Even though the original bushel could be filled and handled manually, it was replaced by a test which weighted a sample in a specific container size following a well-prescribed filling methodology. This test was later altered for metrification and, since then, we are measuring KPH on a calibrated scale.
For your information, a hectolitre is a 100-litre container which could weigh up to 80kg. This is obviously not a weight that one can easily lift from the top of a trailer and so the test is done on a sample, as was the case with the bushel test.
The sample size is around one litre, or less, and the specifics around filling and weighing remain critical for test accuracy.
The challenge of bushel
While bushel is taken as a measure of quality, it is of limited value in this regard. The ability of any sample to fit into a specific volume is affected by many factors, such as the natural shape of the grain, the aggressiveness of previous handling, single or mixed species, etc.
The reason specific weights are higher out of a batch dryer is a result of the polishing the grain receives during continuous recirculation by auger.
Some wheat varieties in particular have irregular grain shape that does not allow them to pack well into a given volume. For this reason, a grain sample with a specific weight of 70KPH (min 72 KPH regarded as acceptable) could still be loaded with starch and have a very high energy value. Alternatively, a smaller grained variety (small grains tend to pack much better) with a specific weight of 75 KPH could well be a poorly filled sample.
Feeders who are very conscious of this chronic limitation of specific weight tend to use a fibre test to provide an additional indication of feed energy value. And varieties that tend to have small grains and naturally higher KPH levels have more grains and so more fibre per volume.
These simple facts challenge the usefulness of specific weight as an indicator of feeding value. However, it could prove to be a very useful measure for specific varieties providing the performance base levels are established.

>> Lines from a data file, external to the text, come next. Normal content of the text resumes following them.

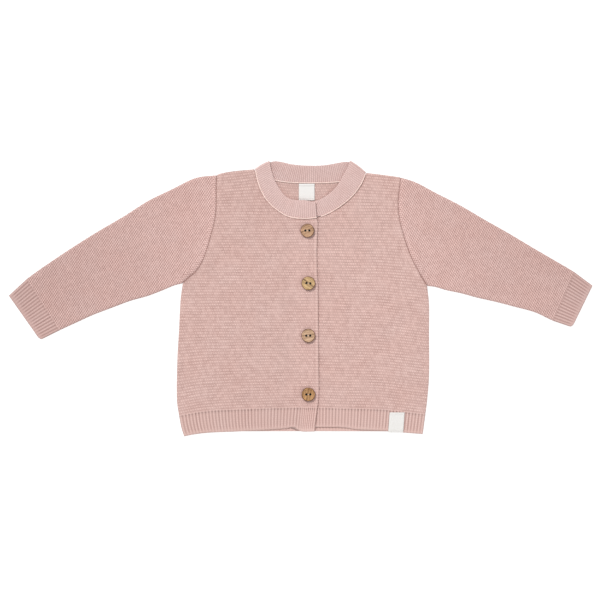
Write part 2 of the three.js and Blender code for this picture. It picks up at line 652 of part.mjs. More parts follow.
// The neckband's sewn and free edges in space, with its folds at both shoulders.
function bandCurves() {
  const frontZ = BAND_LIFT + BAND_WALL / 2;
  const backZ = BAND_WALL / 2;
  const foldRadius = (frontZ - backZ) / 2;
  const fold = (line, side) => {
    const direction = new THREE.Vector2(line.freeX - line.seamX, line.freeY - line.seamY).normalize();
    const outward = new THREE.Vector3(side * direction.y, -side * direction.x, 0);
    const inset = foldRadius + BAND_WALL / 2;
    return [90, 45, 0, -45, -90].map((degrees) => {
      const angle = THREE.MathUtils.degToRad(degrees);
      const reach = foldRadius * Math.cos(angle) - inset;
      return {
        seam: new THREE.Vector3(line.seamX, line.seamY, 0).addScaledVector(outward, reach),
        free: new THREE.Vector3(line.freeX, line.freeY, 0).addScaledVector(outward, reach),
        z: (frontZ + backZ) / 2 + foldRadius * Math.sin(angle),
      };
    });
  };
  const flat = (line, z) => ({
    seam: new THREE.Vector3(line.seamX, line.seamY, 0),
    free: new THREE.Vector3(line.freeX, line.freeY, 0),
    z,
  });
  const lines = [
    ...BAND_RIGHT.map((line) => flat(line, frontZ)),
    ...fold(FOLD_RIGHT, -1),
    ...BAND_BACK.map((line) => flat(line, backZ)),
    ...fold(FOLD_LEFT, 1).toReversed(),
    ...BAND_LEFT.map((line) => flat(line, frontZ)),
  ];
  for (const { seam, free, z } of lines) {
    const inwards = free.clone().sub(seam).normalize();
    seam.addScaledVector(inwards, SEAM_SHIFT);
    seam.z = z;
    free.z = z;
  }
  return {
    seam: new THREE.CatmullRomCurve3(lines.map(({ seam }) => seam)),
    free: new THREE.CatmullRomCurve3(lines.map(({ free }) => free)),
    middle: new THREE.CatmullRomCurve3(lines.map(({ seam, free }) => seam.clone().lerp(free, 0.5))),
    lines,
  };
}

// The neckband: a ribbon that runs up the right front, folds over at the shoulder, crosses the back
// inside out, folds again and runs down the left front. Its ribs are on the faces that look up.
function neckband() {
  const { seam, free, middle, lines } = bandCurves();
  middle.arcLengthDivisions = 1000;
  const last = lines.length - 1;
  const foldRight = (BAND_RIGHT.length + 2) / last;
  const foldLeft = (last - BAND_LEFT.length - 2) / last;
  const onBack = (t) => t > foldRight && t < foldLeft;
  const surface = (t, share) => {
    const at = clamp(t, 0, 1);
    const point = seam.getPoint(at).lerp(free.getPoint(at), share);
    point.z = clamp(point.z, BAND_WALL / 2, BAND_LIFT + BAND_WALL / 2);
    point.z += at < foldRight ? BAND_LIFT * step(point.x) : 0;
    return point;
  };
  const nudge = 1e-4;
  const moved = (t, share, offset) => {
    const run = surface(t + nudge, share).sub(surface(t - nudge, share));
    const across = surface(t, 1).sub(surface(t, 0));
    return surface(t, share).addScaledVector(across.cross(run).normalize(), offset);
  };
  const ribs = Math.round(middle.getLength() / BAND_RIB);
  const fine = [];
  for (let k = 0; k <= 2 * ribs; k += 1) {
    const valley = k % 2 === 0 && k > 0 && k < 2 * ribs;
    fine.push({ t: middle.getUtoTmapping(k / (2 * ribs)), depth: valley ? BAND_RIB_DEPTH : 0 });
  }
  const coarse = [{ t: 0, depth: 0 }];
  for (let i = 1; i <= last; i += 1) {
    const length = middle.getPoint(i / last).distanceTo(middle.getPoint((i - 1) / last));
    const count = Math.max(1, Math.round(length / BAND_COLUMN));
    for (let k = 1; k <= count; k += 1) {
      coarse.push({ t: (i - 1 + k / count) / last, depth: 0 });
    }
  }
  const mixed = (isFine) => {
    const stations = [...fine.filter(({ t }) => isFine(t)), ...coarse.filter(({ t }) => !isFine(t))];
    return stations.sort((a, b) => a.t - b.t);
  };
  const outerStations = mixed((t) => !onBack(t));
  const innerStations = mixed(onBack);
  const width = seam.getPoint(0).distanceTo(free.getPoint(0));
  return clothWall([0, EDGE / width, 1 - EDGE / width, 1].map((share) => {
    const half = (BAND_WALL / 2) * (share === 0 || share === 1 ? BAND_EDGE_THICKNESS : 1);
    return {
      outer: outerStations.map(({ t, depth }) => moved(t, share, half - depth)),
      inner: innerStations.map(({ t, depth }) => moved(t, share, depth - half)),
      outerShares: outerStations.map(({ t }) => t),
      innerShares: innerStations.map(({ t }) => t),
    };
  }), false);
}

// A label: a thin slip of woven tape on the surface below it.
function label({ left, right, top, bottom, lean }, surface) {
  const steps = [0, 1 / 3, 2 / 3, 1];
  const sections = steps.map((up) => {
    const points = (height) => steps.map((share) => {
      const x = lerp(left, right, share) + lean * (1 - up);
      const y = lerp(bottom, top, up);
      return new THREE.Vector3(x, y, surface(x, y) + height);
    });
    return { outer: points(LABEL_WALL), inner: points(0) };
  });
  return clothWall(sections, false);
}

const wasm = await Module();
wasm.setup();

function toSolid(geometry) {
  const bare = geometry.clone();
  bare.deleteAttribute("normal");
  bare.deleteAttribute("uv");
  const merged = mergeVertices(bare, MERGE_DISTANCE);
  return new wasm.Manifold(new wasm.Mesh({
    numProp: 3,
    vertProperties: merged.getAttribute("position").array,
    triVerts: new Uint32Array(merged.getIndex().array),
  }));
}

function toGeometry(solid) {
  const { vertProperties, triVerts } = solid.getMesh();
  const geometry = new THREE.BufferGeometry();
  geometry.setAttribute("position", new THREE.Float32BufferAttribute(vertProperties, 3));
  geometry.setIndex([...triVerts]);
  return geometry;
}

// A turned wooden button with a raised rim and two holes.
function buttonBody() {
  const { radius, thickness, round, rim, dish } = BUTTON;
  const profile = [
    [0, 0],
    [radius - round, 0],
    [radius, round],
    [radius, thickness - round],
    [radius - round / 2, thickness],
    [radius - rim, thickness],
    [radius - rim - dish, thickness - dish],
    [0, thickness - dish],
  ].map(([r, z]) => new THREE.Vector2(r, z));
  const disc = new THREE.LatheGeometry(profile, BUTTON_SEGMENTS).rotateX(Math.PI / 2);
  let solid = toSolid(disc);
  for (const side of [-1, 1]) {
    const hole = BUTTON_HOLE.radius;
    const drill = new THREE.CylinderGeometry(hole, hole, 3 * thickness, HOLE_SEGMENTS);
    drill.rotateX(Math.PI / 2).translate((side * BUTTON_HOLE.spacing) / 2, 0, 0);
    solid = solid.subtract(toSolid(drill));
  }
  return toGeometry(solid);
}

const group = new THREE.Group();

function add(name, geometry, { color, roughness, metalness }) {
  const mesh = new THREE.Mesh(geometry, new THREE.MeshStandardMaterial({ color, roughness, metalness }));
  mesh.name = name;
  group.add(mesh);
  return mesh;
}

add("back", back(), KNIT);
add("front_right", frontRight(), KNIT);
add("front_left", frontLeft(), KNIT);
add("sleeve_right", sleeve(SLEEVE_RIGHT, ARMHOLE_RIGHT), SLEEVE_KNIT);
add("sleeve_left", sleeve(SLEEVE_LEFT, ARMHOLE_LEFT), SLEEVE_KNIT);
add("neckband", neckband(), KNIT);
add("neck_label", label(NECK_LABEL, () => WALL + GAP), LABEL);
add("hem_label", label(HEM_LABEL, (x, y) => undersideLeft(x, y) + WALL + GAP), LABEL);

BUTTONS.forEach(({ x, y, wood }, i) => {
  const button = add(`button_${i + 1}`, buttonBody(), { color: wood, roughness: 0.6, metalness: 0 });
  const reach = BUTTON.radius;
  const corners = [[0, 0], [reach, 0], [-reach, 0], [0, reach], [0, -reach]];
  const seat = Math.max(...corners.map(([dx, dy]) => undersideRight(x + dx, y + dy))) + WALL;
  button.position.set(x, y, seat + GAP);
});

export default group;
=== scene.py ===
# The looks of a baby's knitted cardigan, laid flat and buttoned: knitted panels and sleeves with their
# stitches in relief, a ribbed neckband with its linking seam, two woven labels and four wooden buttons.
# Sizes are in millimetres until a mesh is made. X runs to the right of the picture, Y towards the neck
# and Z up from the surface. "Right" and "left" are the wearer's.
import math

import bmesh
import bpy
import mathutils
import numpy as np
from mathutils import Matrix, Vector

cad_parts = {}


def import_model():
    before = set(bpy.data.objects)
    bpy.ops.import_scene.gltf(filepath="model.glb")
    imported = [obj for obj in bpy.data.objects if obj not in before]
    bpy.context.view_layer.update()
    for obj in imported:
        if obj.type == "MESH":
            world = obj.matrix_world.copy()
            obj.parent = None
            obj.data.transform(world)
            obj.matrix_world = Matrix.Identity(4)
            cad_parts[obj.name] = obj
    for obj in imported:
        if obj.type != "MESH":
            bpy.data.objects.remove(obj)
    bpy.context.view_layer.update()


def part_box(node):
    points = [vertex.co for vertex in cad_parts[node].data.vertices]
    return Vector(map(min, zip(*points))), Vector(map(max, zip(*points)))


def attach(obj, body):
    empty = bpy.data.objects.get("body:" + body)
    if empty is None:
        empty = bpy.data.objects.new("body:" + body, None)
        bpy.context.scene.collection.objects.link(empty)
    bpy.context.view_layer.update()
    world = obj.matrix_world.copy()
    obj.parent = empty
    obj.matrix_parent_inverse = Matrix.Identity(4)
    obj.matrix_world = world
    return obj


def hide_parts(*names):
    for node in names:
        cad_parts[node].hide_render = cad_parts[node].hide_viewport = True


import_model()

MM = 0.001
FAR = 99.0

# Cloth and layers
WALL = 2.0
BAND_WALL = 2.4
LABEL_WALL = 0.5
GAP = 0.3
FRONT_LIFT = WALL + GAP
BAND_LIFT = BAND_WALL + GAP
SWELL = 1.2
SWELL_MIDDLE = (2.75, -25.0)
SWELL_REACH = (138.0, 125.0)
SLEEVE_HEIGHT = 5.0
ARMHOLE_HEIGHT = 4.6
ARMHOLE_BLEND = 60.0
FOLD_RADIUS = 3.0
STEP_START_X = -11.5
STEP_END_X = -6.5
NECK_Y = 87.0
# How far the top rows of knitting lean with the shoulder
SHOULDER_LEAN = 0.7

# Rounding of an open edge and of a seamed one: how far it reaches, and the share of the cloth's
# thickness that is left at the edge
EDGE = 1.6
EDGE_THICKNESS = 0.3
SEAM_EDGE = 0.9
SEAM_THICKNESS = 0.7

# Body knitting: ridges across, stitches along them
RIDGE = 3.05
RIDGE_ROWS = 5
BACK_RIDGE_ROWS = 3
STITCH = 2.65
RIDGE_DEPTH = 0.85
TURNED_EDGE = 3.6
# Half width of the faint line beside the turned edge, and the width of the strip with the buttons
TURNED_LINE = 0.7
PLACKET = 27.0
PLACKET_FADE = 4.0
# Distances from the end of a row at which its columns start, and the row that is too short for them
EDGE_COLUMN = 0.4
FIRST_COLUMN = 0.9
SHORT_ROW = 2.4
# Relief and shade of faces that nobody sees
UNSEEN = (0.6, 0.9)
# How much darker the lower front is beside the edge that covers it
COVER_SHADE = 0.07
# How much paler the edge stitches are on both sides of the armhole seam, where and how widely, and how
# far the painted shade of its dark furrow reaches
SEAM_PALE = 0.06
SEAM_PALE_AT = 2.8
SEAM_PALE_WIDTH = 1.6
SEAM_FURROW = 1.1
# Heights above the underarm between which the seam starts to press the cloth down
SEAM_STARTS = 6.0
SEAM_FULL = 30.0
# How much the shade varies slowly over the body and over the sleeves
BODY_MOTTLE = 0.008
SLEEVE_MOTTLE = 0.01
# How far the front neckband reaches over the back one at its seam, where it shades it
FRONT_OVER_BACK = 13.0
BAND_SHADOW = 0.27
BAND_SHADOW_REACH = 3.5

# Sleeve knitting
COURSE = 2.15
COURSE_ROWS = 4
COURSE_SHIFT = 0.38
SLEEVE_STITCH = 2.44
FASHIONED = 6.0
SLEEVE_DEPTH = 0.8
# Angles round a fold at which columns lie, and the distance between the columns of the lining
FOLD_COLUMNS = (0, 35, 65)
LINING_STEP = 12.0
LEAST_ROW = 1.0

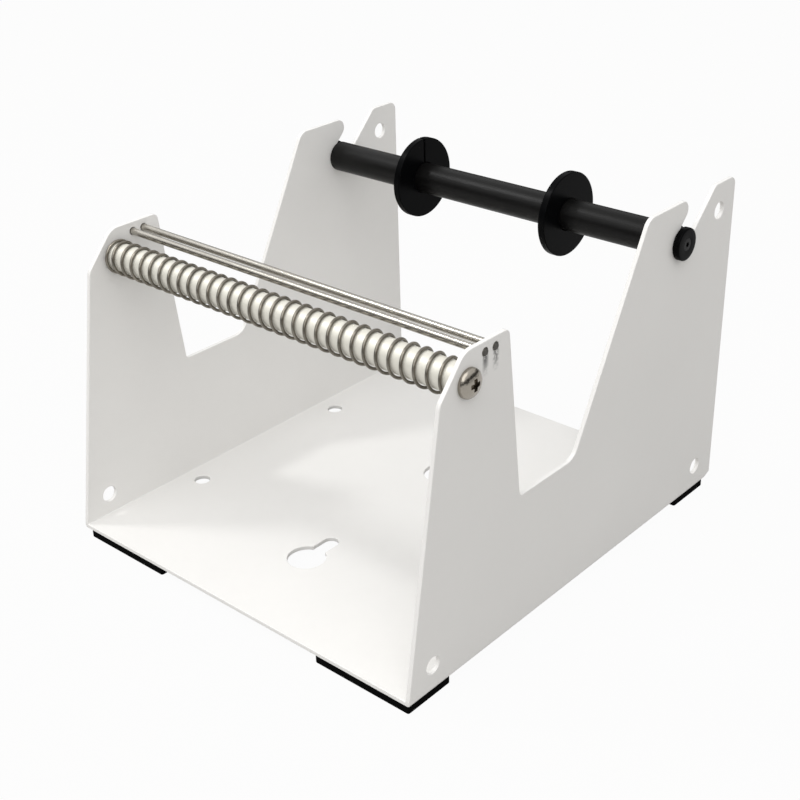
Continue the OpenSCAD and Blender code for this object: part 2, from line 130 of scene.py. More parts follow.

Are feeders being short-changed by poor quality imports?
Given the variables that can influence test results, it is possible to polish grains to create a better specific weight. But when a test weight of 62 KPH for dry barley is accompanied by a screenings test of 10% or more, then it is obvious that the specific weight is unreliable for that sample.
It is still amazing how important the eye is in assessing the true feeding value of any sample of wheat or barley. This begs the question for end-users about the quality, or lack of it, in the recent shipments that were intercepted by the IFA.
The grain quality was visibly poor in the samples I saw and this should be the primary measurement by any end-user. As a buyer of feed, farmers need to take more interest in the ingredients that make up their rations, because the end product can be tweaked a bit either way to show the desired chemical feed analysis.
But the feeding value from a barley sample with over 10% screenings must be lower than from a sample with only 1% screenings.
There are other issues from the farming community’s point of view also. It was obvious from the ships intercepted by the IFA that the barley contained lots of undesirable entities.
I am not sure what many of these seeds were, but I am sure that they could pass freely through a grain roller, leaving them intact to cause a nasty problem on land somewhere in the future. Our feed imports should not be allowed to threaten the future of our farming sector in this way.